ICE cotton futures shed 2.5 percent on Monday in the biggest one-day percentage decline in nearly seven months, as markets reassessed the implications of last week's federal crop plantations report amid a stronger dollar. The May cotton contract on ICE Futures US settled at 75.47 cents per lb, down 2.41 percent, posting the biggest daily percentage loss since September 2016.
The market was mostly responding to the bearish crop report that came out Friday afternoon, while a firmer dollar added to the pressure, said David Ruppenicker, chief executive officer at Southern Cotton Growers, Inc. The US Agriculture Department, in its annual Prospective Plantings report issued on Friday, estimated cotton planted area for 2017 at 12.2 million acres, 21 percent above last year.

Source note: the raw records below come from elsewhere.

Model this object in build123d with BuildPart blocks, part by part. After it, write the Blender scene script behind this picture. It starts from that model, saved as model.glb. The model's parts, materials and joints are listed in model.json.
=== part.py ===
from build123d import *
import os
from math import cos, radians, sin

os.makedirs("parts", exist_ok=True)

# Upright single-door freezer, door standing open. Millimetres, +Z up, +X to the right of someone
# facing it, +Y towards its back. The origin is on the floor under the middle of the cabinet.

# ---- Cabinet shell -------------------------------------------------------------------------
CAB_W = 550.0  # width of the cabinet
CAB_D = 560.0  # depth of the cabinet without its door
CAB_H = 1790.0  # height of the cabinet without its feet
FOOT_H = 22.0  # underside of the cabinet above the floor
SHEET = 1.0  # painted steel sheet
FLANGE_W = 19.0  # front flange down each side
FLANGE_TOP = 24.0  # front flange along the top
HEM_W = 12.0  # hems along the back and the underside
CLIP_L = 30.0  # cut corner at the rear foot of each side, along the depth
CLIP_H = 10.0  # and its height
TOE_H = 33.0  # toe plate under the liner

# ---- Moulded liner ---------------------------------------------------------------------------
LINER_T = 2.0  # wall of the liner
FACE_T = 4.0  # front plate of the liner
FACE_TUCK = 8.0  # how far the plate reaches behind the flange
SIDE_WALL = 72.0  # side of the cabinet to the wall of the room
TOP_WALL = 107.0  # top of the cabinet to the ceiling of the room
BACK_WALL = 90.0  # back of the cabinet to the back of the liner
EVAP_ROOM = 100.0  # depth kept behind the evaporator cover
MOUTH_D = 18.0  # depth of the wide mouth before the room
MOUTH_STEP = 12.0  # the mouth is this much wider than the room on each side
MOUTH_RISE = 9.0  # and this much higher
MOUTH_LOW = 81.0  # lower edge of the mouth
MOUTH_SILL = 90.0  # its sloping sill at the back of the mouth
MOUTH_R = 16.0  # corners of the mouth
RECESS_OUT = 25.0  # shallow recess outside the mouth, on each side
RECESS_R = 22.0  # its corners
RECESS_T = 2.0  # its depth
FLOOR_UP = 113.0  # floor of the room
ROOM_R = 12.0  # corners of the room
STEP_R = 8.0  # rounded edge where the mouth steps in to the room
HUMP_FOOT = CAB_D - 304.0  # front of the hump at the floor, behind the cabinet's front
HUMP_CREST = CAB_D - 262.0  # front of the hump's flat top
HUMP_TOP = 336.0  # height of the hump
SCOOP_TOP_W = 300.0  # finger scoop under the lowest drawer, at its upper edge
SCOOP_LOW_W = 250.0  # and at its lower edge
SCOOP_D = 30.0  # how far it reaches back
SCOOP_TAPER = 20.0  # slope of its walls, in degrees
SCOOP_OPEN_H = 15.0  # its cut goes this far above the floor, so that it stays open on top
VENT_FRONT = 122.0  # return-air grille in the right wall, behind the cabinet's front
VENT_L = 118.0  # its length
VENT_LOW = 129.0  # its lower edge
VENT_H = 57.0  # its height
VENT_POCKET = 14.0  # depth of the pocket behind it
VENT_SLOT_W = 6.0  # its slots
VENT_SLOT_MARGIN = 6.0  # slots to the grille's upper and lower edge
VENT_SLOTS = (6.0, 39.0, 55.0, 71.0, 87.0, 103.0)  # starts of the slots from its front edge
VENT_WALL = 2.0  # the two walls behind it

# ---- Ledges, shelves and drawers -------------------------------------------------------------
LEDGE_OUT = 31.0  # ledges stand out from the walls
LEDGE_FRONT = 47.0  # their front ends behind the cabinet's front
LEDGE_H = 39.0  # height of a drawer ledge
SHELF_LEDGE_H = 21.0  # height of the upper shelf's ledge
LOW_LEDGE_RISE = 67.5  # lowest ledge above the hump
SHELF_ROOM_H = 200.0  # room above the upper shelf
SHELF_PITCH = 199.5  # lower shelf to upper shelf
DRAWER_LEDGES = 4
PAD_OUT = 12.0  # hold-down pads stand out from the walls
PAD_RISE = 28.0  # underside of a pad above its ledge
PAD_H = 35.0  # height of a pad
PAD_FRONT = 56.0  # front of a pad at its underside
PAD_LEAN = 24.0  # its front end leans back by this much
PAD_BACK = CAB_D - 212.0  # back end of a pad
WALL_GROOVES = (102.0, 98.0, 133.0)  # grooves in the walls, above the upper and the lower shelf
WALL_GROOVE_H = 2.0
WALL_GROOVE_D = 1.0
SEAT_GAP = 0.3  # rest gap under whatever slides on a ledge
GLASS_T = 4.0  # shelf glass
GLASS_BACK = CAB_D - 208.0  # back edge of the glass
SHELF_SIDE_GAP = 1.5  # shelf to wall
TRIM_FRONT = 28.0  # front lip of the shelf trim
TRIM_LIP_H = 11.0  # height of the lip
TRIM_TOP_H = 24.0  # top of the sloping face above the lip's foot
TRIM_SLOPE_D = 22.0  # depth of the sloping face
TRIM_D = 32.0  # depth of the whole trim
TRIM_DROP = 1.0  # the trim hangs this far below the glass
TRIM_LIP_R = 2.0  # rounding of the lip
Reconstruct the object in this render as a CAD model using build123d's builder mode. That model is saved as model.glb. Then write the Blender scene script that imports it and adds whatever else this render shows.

Some funds may have been re-evaluating information from the report, according to Gabriel Crivorot, analyst at Societe Generale in New York. May cotton futures settled up 1.5 percent after the report on Friday. The May cotton contract on ICE Futures US settled down 1.86 cent, or 2.41 percent, at 75.47 cents per lb. It traded within a range of 75.44 and 78.07 cents a lb. Total futures market volume rose by 17,135 to 58,386 lots. Data showed total open interest gained 2,531 to 279,902 contracts in the previous session.
The dollar index was up 0.19 percent. The Thomson Reuters CoreCommodity CRB Index, which tracks 19 commodities, was down 0.73 percent. Speculators trimmed their net long position in cotton by 293 contracts to 108,756 in the week to March 28, US Commodity Futures Trading Commission data showed on Friday.